The intercept is the estimated F1_n at the median duration, and the slope `log2dur_c` is the estimated increase in normalized F1 for every doubling of duration.
Let's walk through these results more slowly.

## Residuals

<div class = "half-img">
![](figures/resid.png)
</div>

This is a so-called "five number summary" of the residuals (the difference between the fitted line and the actual data points).
Given the assumptions that the model makes (e.g. the data can be described by a line with some residual error), you'll want to see these values being fairly symmetrical, with the median just about 0. If this isn't the case, then you should probably make some more plots of the data to figure out what's going on.
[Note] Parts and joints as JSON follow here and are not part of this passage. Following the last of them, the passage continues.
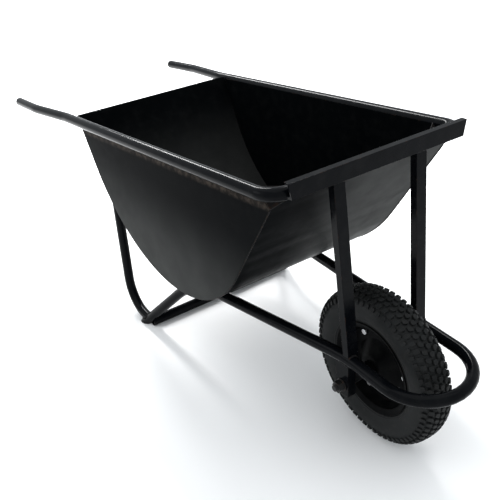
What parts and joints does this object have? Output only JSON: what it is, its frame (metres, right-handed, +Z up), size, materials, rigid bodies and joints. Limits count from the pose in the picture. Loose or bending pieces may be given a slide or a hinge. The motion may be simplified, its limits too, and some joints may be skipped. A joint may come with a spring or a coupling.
{
  "type": "wheelbarrow",
  "caption": "Single-wheel barrow: a sheet trough with a tubular rim and handles, on a tubular under-frame that loops round a pneumatic wheel.",
  "frame": {"origin": "middle of the bounding box in plan, on the ground", "axes": "+X forward, toward the wheel; +Y the barrow's left; +Z up"},
  "size_m": [1.6529, 0.592, 0.706],
  "materials": {
    "frame_paint": "black gloss paint",
    "tray_paint": "black satin paint",
    "tyre_rubber": "moulded black rubber",
    "tube_rubber": "matte",
    "rim_paint": "black satin paint",
    "zinc": "zinc plated",
    "bush_metal": "sintered, oiled"
  },
  "bodies": {
    "barrow": {"axle": "zinc", "axle_bracket_left": "frame_paint", "axle_bracket_right": "frame_paint", "axle_nut_left": "zinc", "axle_nut_right": "zinc", "axle_spacer_left": "frame_paint", "axle_spacer_right": "frame_paint", "axle_washer_left": "zinc", "axle_washer_right": "zinc", "corner_plate_left": "frame_paint", "corner_plate_right": "frame_paint", "front_bar": "frame_paint", "rail_loop": "frame_paint", "rear_leg_left": "frame_paint", "rear_leg_right": "frame_paint", "rim_tube": "frame_paint", "stand_cross_tube": "frame_paint", "strut_left": "frame_paint", "strut_right": "frame_paint", "tray_sheet": "tray_paint", "tray_side_left": "tray_paint", "tray_side_right": "tray_paint"},
    "wheel": {"bush_left": "bush_metal", "bush_right": "bush_metal", "hub": "rim_paint", "inner_tube": "tube_rubber", "rim_bolt_1": "zinc", "rim_bolt_2": "zinc", "rim_bolt_3": "zinc", "rim_bolt_4": "zinc", "rim_bolt_5": "zinc", "rim_bolt_6": "zinc", "rim_half_left": "rim_paint", "rim_half_right": "rim_paint", "rim_nut_1": "zinc", "rim_nut_2": "zinc", "rim_nut_3": "zinc", "rim_nut_4": "zinc", "rim_nut_5": "zinc", "rim_nut_6": "zinc", "tyre": "tyre_rubber", "valve_cap": "tube_rubber", "valve_stem": "tube_rubber"}
  },
  "joints": [
    {"name": "wheel_spin", "type": "hinge", "parent": "barrow", "child": "wheel", "pos_m": [0.5895, 0, 0.189], "axis": [0, 1, 0], "continuous": true}
  ]
}
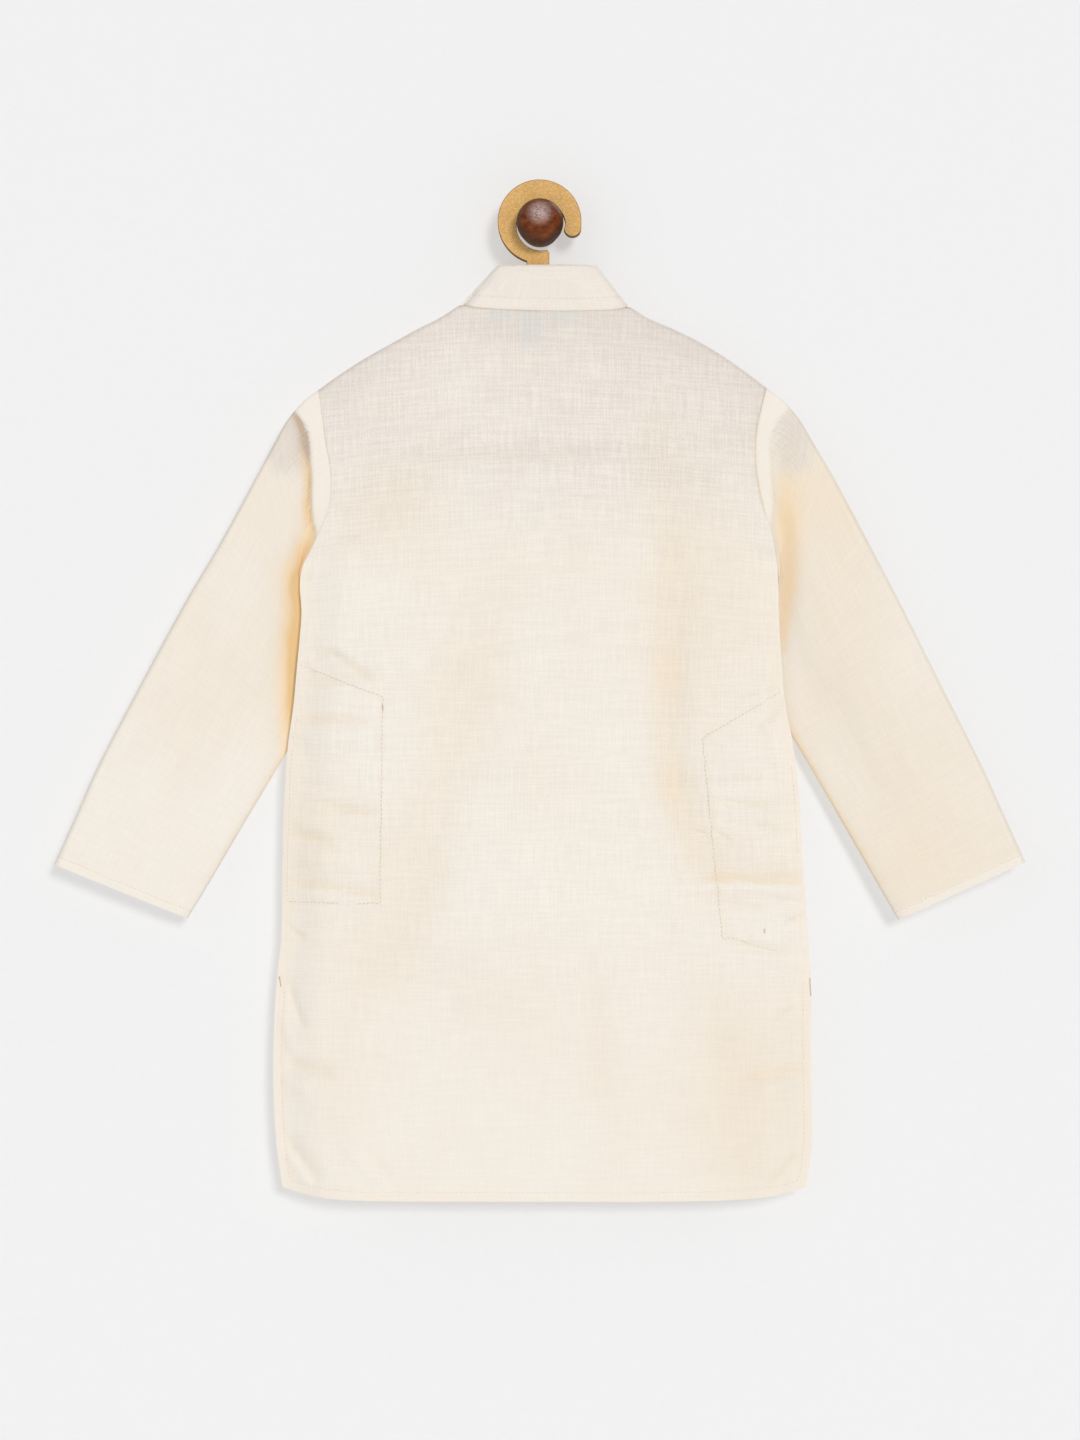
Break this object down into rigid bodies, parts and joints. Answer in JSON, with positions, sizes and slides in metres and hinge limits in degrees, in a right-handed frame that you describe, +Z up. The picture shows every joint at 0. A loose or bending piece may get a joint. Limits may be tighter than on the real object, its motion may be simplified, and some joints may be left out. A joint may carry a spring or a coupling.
{
  "type": "kurta tunic on a wooden hanger and wall knob",
  "caption": "Child's plain kurta tunic with a stand-up collar, long sleeves and side slits, hung flat on a wooden hanger from a turned wall knob.",
  "frame": {"origin": "centre of the wall knob's flat round face, where it meets the wall, on the knob's axis", "axes": "+Z up, +Y into the wall, +X to the right of someone who faces the wall and sees the tunic's back"},
  "size_m": [0.6427, 0.0502, 0.6739],
  "materials": {
    "cotton": "cream slub cotton voile",
    "label": "blank woven label",
    "button": "satin",
    "board": "fibreboard, sealed, with scorched edges",
    "knob": "dark varnish"
  },
  "bodies": {
    "root": {"back_panel": "cotton", "front_panel": "cotton", "sleeve_left": "cotton", "sleeve_right": "cotton", "collar": "cotton", "placket": "cotton", "pocket_left": "cotton", "pocket_right": "cotton", "neck_label": "label", "size_label": "label", "button_1": "button", "button_2": "button", "button_3": "button", "hanger": "board", "wall_knob": "knob"}
  },
  "joints": []
}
## Standard Error and t-value

<div class = "half-img">

![](figures/stderr.png)

</div>

These are fairly straightforward measures of the uncertainty about the coefficient estimates that you can reason about safely without having taken a philosophy course. The bigger the standard error, the less certainty there is about the the parameters. The t-value is just the coefficient divided by the standard error, so the bigger it is, the more certainty there is. *Roughly* speaking, if the t-value is greater than 2, the effect is probably reliable.


## $r^2$

<div class = "half-img">

![](figures/rsquared.png)

</div>

This is a measure of how much modelling your outcome data as a straight line with your chosen predictors has reduced the variability in the data. This is a helpful enough heuristic, but can't be taken as an intrinsically informative value. We can roughly visualize this by plotting density distributions of our data (centered on the mean) and the model residuals.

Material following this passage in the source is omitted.